Drill it like you mean it

Here’s the thing separating players who adopt this from players who claim to: you have to drill slice returns before they show up under pressure. Ten minutes at the start of every session.

  • Shadow reps first. Twenty swings in the mirror or at the net. Paddle face, contact point, follow-through. Boring. Effective.
  • Basket feeds. Toss yourself balls from the baseline corner and hit ten slices into a 4x4-foot target past the NVZ. Reset. Switch sides. Do fifty.
  • Live ball drill. Your partner serves, you slice return and close. Track how many of their third shots hit the net or float up. That’s your scoreboard — not whether the return was “deep enough.”
  • Film yourself. Your contact point is too late. It’s almost always too late. See it yourself.

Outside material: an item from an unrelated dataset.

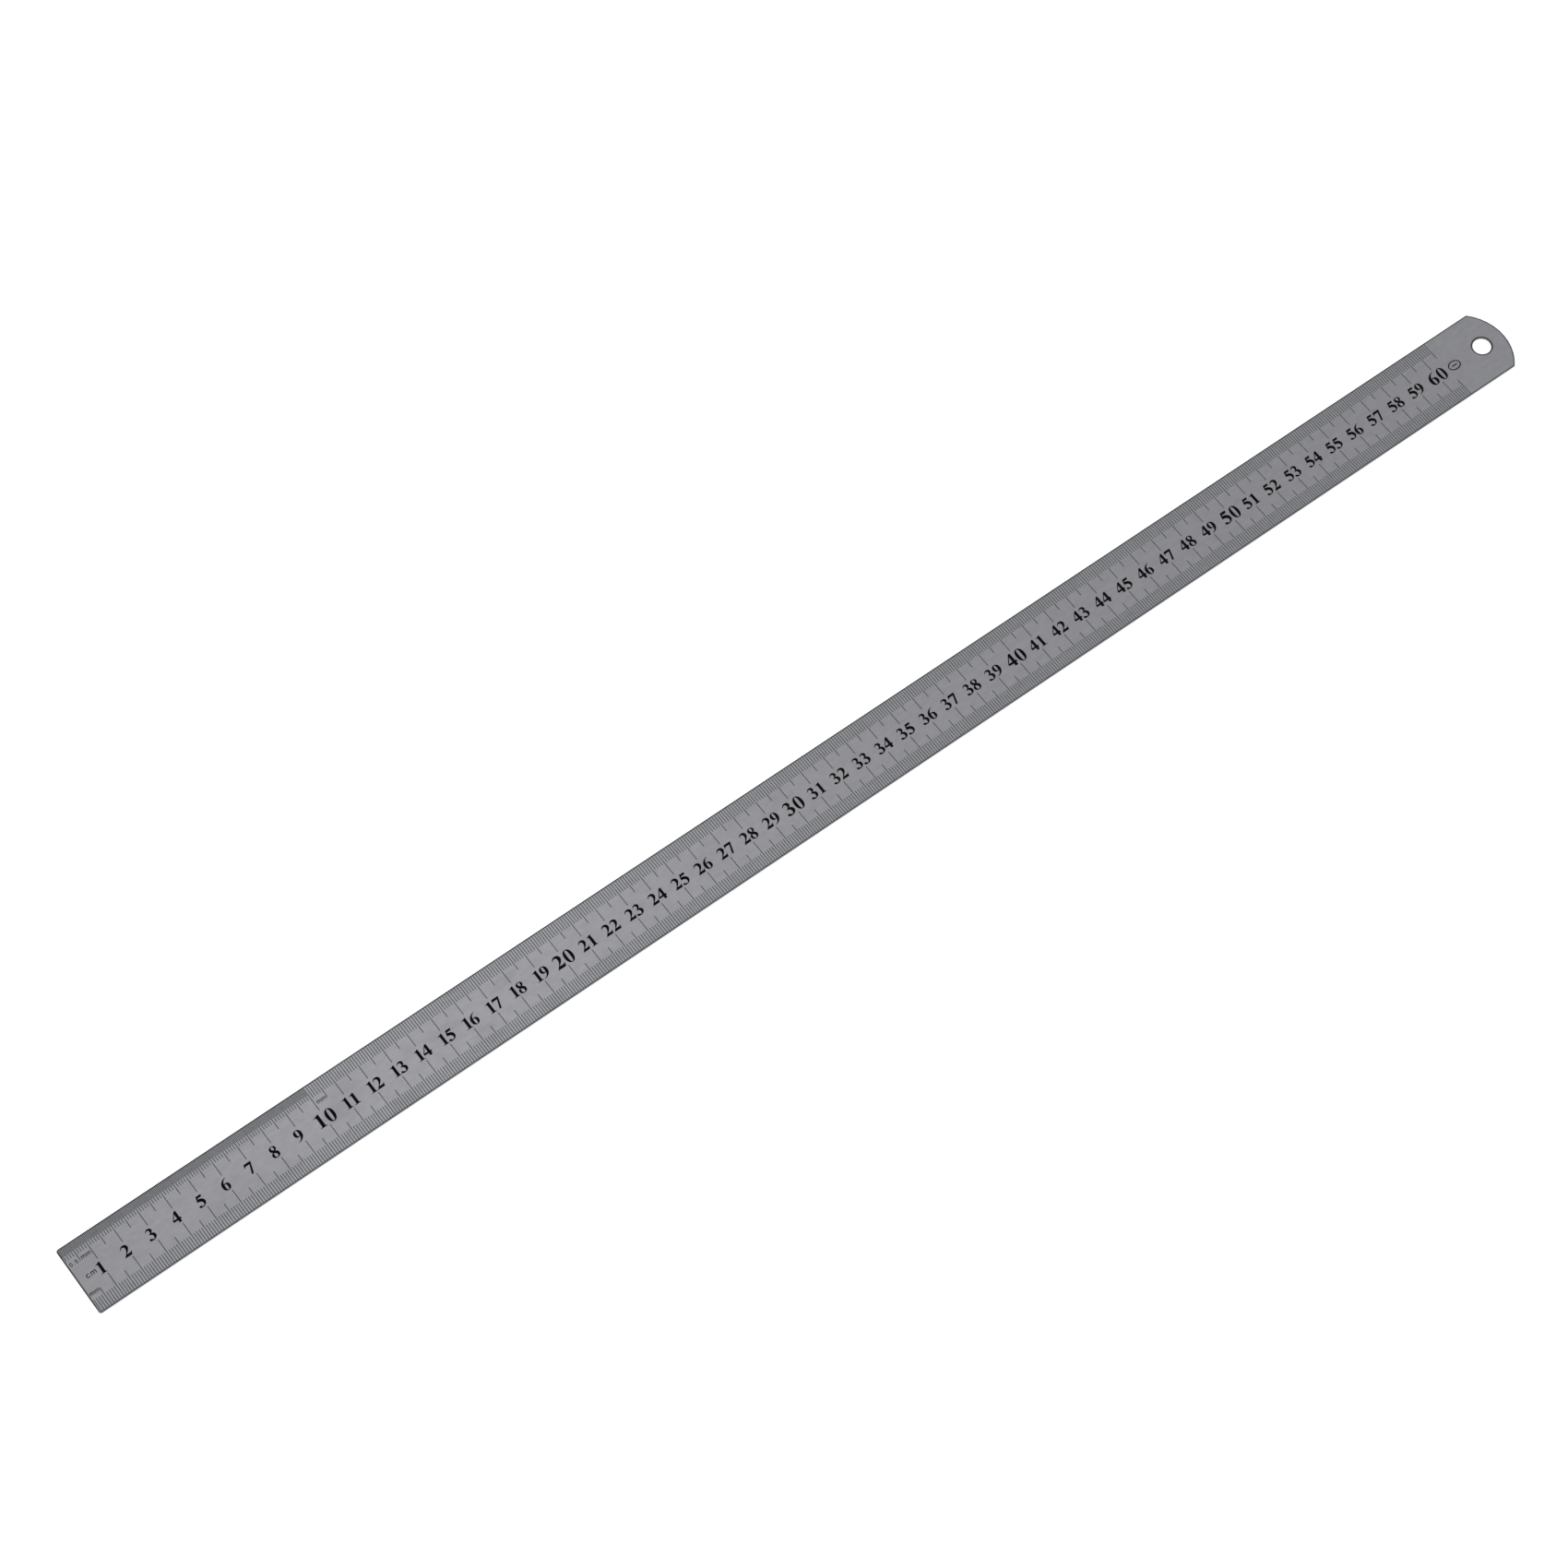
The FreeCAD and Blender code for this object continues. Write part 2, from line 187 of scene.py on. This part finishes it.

Two weeks of consistent reps and your slice stops being a tournament-time panic shot and starts being default.

The bigger pattern

The slice return is part of a broader shift in pickleball: the modern game is getting slower-smarter, not faster-harder. Paddles already hit plenty fast. What wins above 4.0 now is shape, spin, placement, and time management. The flat-and-deep return was a power-era answer to a control-era game. That math no longer works.

The slice return won’t single-handedly drag you from 3.5 to 4.0. But it removes one of the most attackable shots in your game and it buys you time. In a sport where the race to the kitchen decides roughly half of all rallies, time is the single most underrated stat there is.

The pros are all doing it. The top rec players at your club are doing it. Your partner is probably complaining — quietly, to their spouse — about eating drives every week because you’re not doing it.

Slice it. Deep enough, low always, and on the move.